14. A great barbell lasts forever.
Why do Vaughn Weightlifting Barbells have a lifetime warranty? Because the materials and workmanship that goes into a great barbell means that if it gets to you in one piece, it's going to maintain that basic condition (minus a few cosmetic "character marks") for your lifetime.
A great barbell is one of those "I'll use this for my entire life, and then pass it on to my daughter" investments.
And if you're looking for a great barbell, our Wonder Bar is "very very good", our Bomba bar is great, and the Vaughn Weightlifting Barbell super great! Personally, I lift on the Vaughn Weightlifting barbell.
Any questions? Just ask!
Hi Peter,
I bought a Vaughn barbell from you guys and I love it. However, it’s recently started to rust (because it lives in my garage) and one sleeve doesn’t spin as freely as the other anymore. Any recommendations for caring for it? Any particular type of brush/cleaners that won’t hurt the finish?

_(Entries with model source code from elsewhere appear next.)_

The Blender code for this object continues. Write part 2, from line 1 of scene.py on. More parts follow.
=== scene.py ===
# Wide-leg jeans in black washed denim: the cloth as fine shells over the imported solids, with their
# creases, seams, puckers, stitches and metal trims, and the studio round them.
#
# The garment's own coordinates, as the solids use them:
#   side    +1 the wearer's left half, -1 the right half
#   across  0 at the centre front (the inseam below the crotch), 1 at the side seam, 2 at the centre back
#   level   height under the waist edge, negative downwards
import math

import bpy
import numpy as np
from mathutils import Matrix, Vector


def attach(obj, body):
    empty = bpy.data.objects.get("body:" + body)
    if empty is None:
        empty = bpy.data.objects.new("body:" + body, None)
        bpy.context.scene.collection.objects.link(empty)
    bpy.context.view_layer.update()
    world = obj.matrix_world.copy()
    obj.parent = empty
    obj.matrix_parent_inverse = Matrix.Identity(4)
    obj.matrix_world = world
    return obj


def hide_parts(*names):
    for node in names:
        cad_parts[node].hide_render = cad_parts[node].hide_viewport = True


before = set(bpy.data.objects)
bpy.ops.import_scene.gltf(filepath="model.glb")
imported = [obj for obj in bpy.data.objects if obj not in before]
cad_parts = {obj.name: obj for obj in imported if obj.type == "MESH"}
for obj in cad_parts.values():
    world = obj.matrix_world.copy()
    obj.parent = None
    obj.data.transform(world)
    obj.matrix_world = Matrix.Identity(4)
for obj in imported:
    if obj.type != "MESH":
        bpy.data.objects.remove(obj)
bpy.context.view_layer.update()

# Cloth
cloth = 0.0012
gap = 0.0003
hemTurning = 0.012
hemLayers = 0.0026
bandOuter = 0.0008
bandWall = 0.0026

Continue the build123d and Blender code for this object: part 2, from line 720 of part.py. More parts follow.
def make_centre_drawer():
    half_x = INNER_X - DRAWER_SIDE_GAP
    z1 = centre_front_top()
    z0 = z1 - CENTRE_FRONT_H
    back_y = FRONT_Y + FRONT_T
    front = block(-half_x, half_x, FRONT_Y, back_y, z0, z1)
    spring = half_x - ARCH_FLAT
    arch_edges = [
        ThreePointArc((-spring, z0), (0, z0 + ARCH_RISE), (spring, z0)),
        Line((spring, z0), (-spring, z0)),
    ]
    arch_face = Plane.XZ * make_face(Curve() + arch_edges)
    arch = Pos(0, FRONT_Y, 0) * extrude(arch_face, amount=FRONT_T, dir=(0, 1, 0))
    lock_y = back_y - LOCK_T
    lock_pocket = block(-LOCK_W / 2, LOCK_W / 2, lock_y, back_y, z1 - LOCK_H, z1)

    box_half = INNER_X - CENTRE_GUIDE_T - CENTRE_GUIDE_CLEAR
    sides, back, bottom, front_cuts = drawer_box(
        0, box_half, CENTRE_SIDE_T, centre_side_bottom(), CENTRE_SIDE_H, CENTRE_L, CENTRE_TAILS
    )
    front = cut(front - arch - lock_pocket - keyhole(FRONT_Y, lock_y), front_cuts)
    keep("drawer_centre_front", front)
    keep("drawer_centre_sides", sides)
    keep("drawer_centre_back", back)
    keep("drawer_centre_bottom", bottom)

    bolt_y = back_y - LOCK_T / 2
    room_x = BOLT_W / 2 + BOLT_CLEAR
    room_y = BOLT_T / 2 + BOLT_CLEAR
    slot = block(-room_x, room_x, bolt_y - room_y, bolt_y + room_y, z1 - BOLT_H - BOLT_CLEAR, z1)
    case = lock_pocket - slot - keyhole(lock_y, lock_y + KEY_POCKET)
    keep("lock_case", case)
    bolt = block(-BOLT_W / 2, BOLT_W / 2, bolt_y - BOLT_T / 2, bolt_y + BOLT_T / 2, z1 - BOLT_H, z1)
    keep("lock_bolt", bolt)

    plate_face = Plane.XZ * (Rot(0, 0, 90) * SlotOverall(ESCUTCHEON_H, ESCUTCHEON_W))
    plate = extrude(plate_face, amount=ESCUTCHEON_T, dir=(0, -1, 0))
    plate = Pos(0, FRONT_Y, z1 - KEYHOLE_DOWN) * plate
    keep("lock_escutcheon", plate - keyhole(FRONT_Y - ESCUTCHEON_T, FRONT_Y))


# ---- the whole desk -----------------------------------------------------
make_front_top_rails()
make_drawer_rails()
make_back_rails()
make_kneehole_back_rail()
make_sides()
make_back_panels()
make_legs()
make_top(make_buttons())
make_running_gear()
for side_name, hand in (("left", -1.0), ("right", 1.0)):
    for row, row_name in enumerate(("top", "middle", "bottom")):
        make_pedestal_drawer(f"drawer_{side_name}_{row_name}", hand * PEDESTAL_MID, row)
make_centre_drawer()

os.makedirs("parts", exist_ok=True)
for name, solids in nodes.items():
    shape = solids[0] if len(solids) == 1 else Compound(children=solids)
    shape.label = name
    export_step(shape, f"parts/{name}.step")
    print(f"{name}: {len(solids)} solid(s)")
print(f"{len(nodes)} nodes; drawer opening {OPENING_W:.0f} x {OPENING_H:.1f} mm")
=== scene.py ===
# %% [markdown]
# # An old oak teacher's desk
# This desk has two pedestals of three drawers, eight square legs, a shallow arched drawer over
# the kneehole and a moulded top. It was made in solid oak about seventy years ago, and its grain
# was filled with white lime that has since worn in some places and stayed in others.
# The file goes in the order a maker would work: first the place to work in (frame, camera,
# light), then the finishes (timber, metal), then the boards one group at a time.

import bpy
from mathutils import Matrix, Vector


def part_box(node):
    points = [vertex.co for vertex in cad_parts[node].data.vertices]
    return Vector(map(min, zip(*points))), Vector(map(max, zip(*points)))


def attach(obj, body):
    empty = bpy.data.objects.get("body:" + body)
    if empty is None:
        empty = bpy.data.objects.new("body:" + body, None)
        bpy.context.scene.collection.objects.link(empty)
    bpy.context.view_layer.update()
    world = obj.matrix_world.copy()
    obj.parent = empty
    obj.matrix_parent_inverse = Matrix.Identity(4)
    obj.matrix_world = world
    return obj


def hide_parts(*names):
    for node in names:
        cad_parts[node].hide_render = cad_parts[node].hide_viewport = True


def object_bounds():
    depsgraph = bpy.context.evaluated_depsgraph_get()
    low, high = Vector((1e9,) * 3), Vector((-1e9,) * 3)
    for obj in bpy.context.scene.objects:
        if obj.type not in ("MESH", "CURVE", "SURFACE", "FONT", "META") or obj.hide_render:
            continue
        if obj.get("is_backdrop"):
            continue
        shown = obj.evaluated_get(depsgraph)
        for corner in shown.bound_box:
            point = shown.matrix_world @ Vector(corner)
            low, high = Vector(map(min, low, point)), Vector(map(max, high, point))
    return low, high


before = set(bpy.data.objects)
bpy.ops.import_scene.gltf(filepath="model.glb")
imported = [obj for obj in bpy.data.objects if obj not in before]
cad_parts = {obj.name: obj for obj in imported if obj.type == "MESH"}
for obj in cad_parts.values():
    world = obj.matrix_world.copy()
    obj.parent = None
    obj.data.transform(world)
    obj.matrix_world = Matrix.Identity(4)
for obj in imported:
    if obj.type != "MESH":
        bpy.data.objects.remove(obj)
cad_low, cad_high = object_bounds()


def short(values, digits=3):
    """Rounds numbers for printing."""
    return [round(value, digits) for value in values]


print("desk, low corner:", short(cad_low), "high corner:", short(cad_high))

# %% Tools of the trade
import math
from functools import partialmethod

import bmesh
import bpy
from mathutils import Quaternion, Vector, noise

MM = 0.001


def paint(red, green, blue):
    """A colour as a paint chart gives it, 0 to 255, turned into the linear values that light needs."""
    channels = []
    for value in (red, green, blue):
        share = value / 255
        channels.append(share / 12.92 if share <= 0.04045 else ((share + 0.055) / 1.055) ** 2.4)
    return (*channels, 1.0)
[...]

I also can’t seem to find much online about that bar anymore – is there a trick to disassembling it so I can try to improve the spin? Thanks.
Depending on the lift I sometimes like a thicker bar. Specifically for trap bar dead lifts. Not so thick that it’s like a fat bar but a little thicker and it dosnt cut into bigger than average hands.
Great read! I’m extremely happy with my Bomba V2 women’s bar. It was an awesome birthday present and even better, I set a 15# clean PR the same day!